What is Residential Property Management?
Updated: Jan 2
Several real estate investors or rental property owners don't have the time or the experience needed to handle the daily operations of their property. Therefore, they prefer hiring a residential property manager. This contract often begins by signing a mutually beneficial residential property management agreement.
But first, there's an essential question at hand.
What is Residential Property Management?
A residential property management company oversees all types of homes, including apartments and mobile homes. The property manager operates on behalf of the owner of the property. The properties they manage produce income for their owners, so it is their job to ensure it always churns out a profit.
When you have a residential property manager looking after your property, you can expect them to handle the leasing process and the marketing. They can also handle the day-to-day operations to ensure the property is in top-notch condition. Whether they're analyzing the area, setting the rental rates, or showing your property to potential tenants, you can expect them to take care of everything.
Still not sure about their responsibilities? Here's a more detailed explanation.
The Responsibilities of a Residential Property Manager
Listed below are some of the common responsibilities that a property manager will take on behalf of their owner. Remember, this isn't an exhaustive list, and several property managers can take on even more responsibilities:
Marketing: A profitable rental property won't stay vacant for a long time (or at least it shouldn't). A property manager will have a playbook related to marketing. This way, they can market your property quickly and more efficiently.

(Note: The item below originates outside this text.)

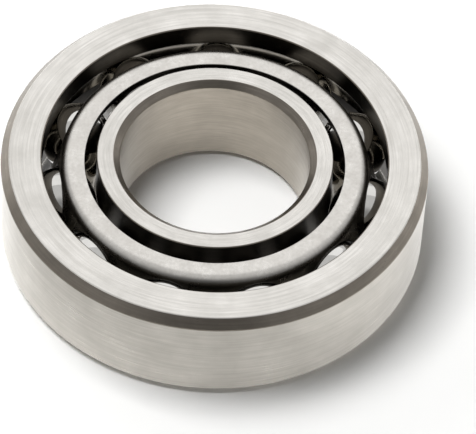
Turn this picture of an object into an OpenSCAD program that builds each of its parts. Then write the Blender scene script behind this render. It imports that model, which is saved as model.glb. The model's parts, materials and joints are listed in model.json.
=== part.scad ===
// Single row angular contact ball bearing with a pressed steel window cage.
//
// +Z is the bearing's axis. It points out of the face where the outer ring has its high
// shoulder and the inner ring its low one, so the bearing carries thrust that pushes the
// inner ring towards +Z. The origin is on the axis, half way across the width.
// Units are millimetres. A section point is [radius, height].

/* [Boundary sizes] */
// Diameter of the bore, which sits on the shaft
bore_d = 40; // [34:1:48]
// Diameter over the outer ring, which sits in the housing
outside_d = 90; // [82:1:108]
// Width over both rings
width = 23; // [21:1:28]

/* [Corners] */
// How far the bore's corners are cut back along the inner ring's faces
bore_corner_radial = 1.3; // [0.5:0.1:1.8]
// How far the bore's corners are cut back along the axis
bore_corner_axial = 1.2; // [0.5:0.1:2.5]
// How far the outside corners are cut back along the outer ring's faces
rim_corner_radial = 1.8; // [0.5:0.1:2.4]
// How far the outer ring's corner by the high shoulder is cut back along the axis
rim_corner_axial = 2; // [0.8:0.1:3]
// How far the outer ring's corner by the low shoulder is cut back along the axis
rim_corner_axial_low = 1.6; // [0.8:0.1:3]
// Small break on the edges between the shoulders and the faces
edge_break = 0.2; // [0.1:0.1:0.6]

/* [Balls] */
// Diameter of a ball
ball_d = 15.081; // [12.5:0.001:15.9]
// Number of balls
ball_count = 11; // [6:1:11]
// Angle between the contact line and the plane of the balls
contact_angle = 40; // [25:1:42]

/* [Raceways] */
// Radius of the inner ring's groove, as a share of the ball's diameter
inner_osculation = 0.52; // [0.51:0.005:0.53]
// Radius of the outer ring's groove, as a share of the ball's diameter
outer_osculation = 0.525; // [0.51:0.005:0.54]
// Clearance between a ball and each groove where they would touch
race_clearance = 0.05; // [0.02:0.01:0.1]
// Height of the inner ring's high shoulder above the bottom of its groove
inner_shoulder_h = 4.8; // [3:0.1:5.8]
// Height of the outer ring's high shoulder above the bottom of its groove
outer_shoulder_h = 3.75; // [3:0.05:5]
// Height of the lip that keeps the balls in, on each ring's low side
lip_h = 0.2; // [0.1:0.05:0.4]
// How much each low side falls away from its lip to its face
lip_relief = 0.2; // [0.1:0.1:0.8]

/* [Cage] */
// Thickness of the cage's sheet
sheet = 1.5; // [1:0.1:1.8]
// Radius of the bend between the flange and the wall, at the middle of the sheet
bend_r = 1.8; // [1.2:0.1:2.4]
// Angle between the cage's wall and the bearing's axis
wall_taper = 16; // [12:1:20]
// How far outside the circle of the balls the wall's middle passes
wall_offset = 1.6; // [1:0.1:2.2]
// Gap between the inner ring's low side and the flange's edge
flange_gap = 2.5; // [1.5:0.1:3]
// Depth of the flange below the bearing's face
flange_depth = 1.8; // [1:0.1:2.2]
// Depth of the wall's wide end below the other face
rim_depth = 1.8; // [1:0.1:3]
// Clearance between a ball and its window
pocket_clearance = 0.2; // [0.1:0.05:0.4]

/* [Hidden] */
$fn = 96;

function ball_name(i) = str("ball_", i < 10 ? "0" : "", i);

bore_r = bore_d / 2;
outside_r = outside_d / 2;
half_w = width / 2;
ball_r = ball_d / 2;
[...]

Financial Reporting: A property manager will also handle the finances that relate to your property. They'll help you keep track of your expenses or receipts, which can often be tricky. If this isn't done correctly, it can hurt the business's cash flow. When you work with a professional property manager, you know your finances are always in order.
Screening Tenants: Even though promoting the rental unit is the first step, a landlord must also be able to select the best possible tenant for their property. That's because they need to ensure if a certain individual qualifies based on their requirements or not.
Evictions: Are you having a problem with your tenants, or are some not paying the rent? This is also where a property manager can help you process or file an eviction. If additional assistance is needed, they can also help you consult a legal counsel to ensure that all eviction moves are made according to the law and as swiftly as possible.
Collecting Rent: On many occasions, collecting rent from a tenant and other fees can be hard. With help from a licensed property manager, you'll have access to follow-up processes that ensure you're collecting all the rent from your properties.
Repairs: Some property managers can also have their maintenance team that caters to all the problems. Some property managers may prefer hiring third-party contractors for the job in other cases. Whatever the case is, a property manager shouldn't face any problems maintaining your property
Home Staging: Rental staging will set your house out from the competition, give prospective renters confidence, and help you attract the best tenants. According to these Seattle property managers, a simple expense of rental staging may protect your rental properties from lying vacant for too long, allowing you to make money instead of losing money.
How is a Residential Property Manager Different from a Commercial Property Manager?
A residential property manager's job description is quite different than that of a commercial property manager. Firstly, a residential property manager has to focus on individually owned units. For instance, some property managers can focus on:
A single-family home
Their experience with these properties can give them an edge over the competition. Moreover, unlike a commercial property manager, a property manager isn't on site. Instead, they can have an office 30 minutes or an hour away from all the units they're managing. Since a residential property manager is dealing with tenants living in homes, they have to be available 24/7 for all maintenance-related issues.
When Should You Hire a Residential Property Manager?
Here are some instances in which you should consider hiring a residential property manager:
If it becomes too difficult for you to get your property filled and the listing process has become excessively time-consuming, you should consider hiring a residential property manager. With their expertise, you should be able to fill up your rental unit fairly quickly.
You're trying to explore other investment opportunities. Since you've already understood the retail market, you can hire a property manager to look after your rental properties while focusing on your next venture.
You may also need the help of a residential property manager if you live 60 or 100 miles away from your property. Having a property manager can close by can help keep the day-to-day operations smooth.
Apart from these, there are several other brilliant reasons to hire a residential property manager. They help you save money and make your life considerably easy, too!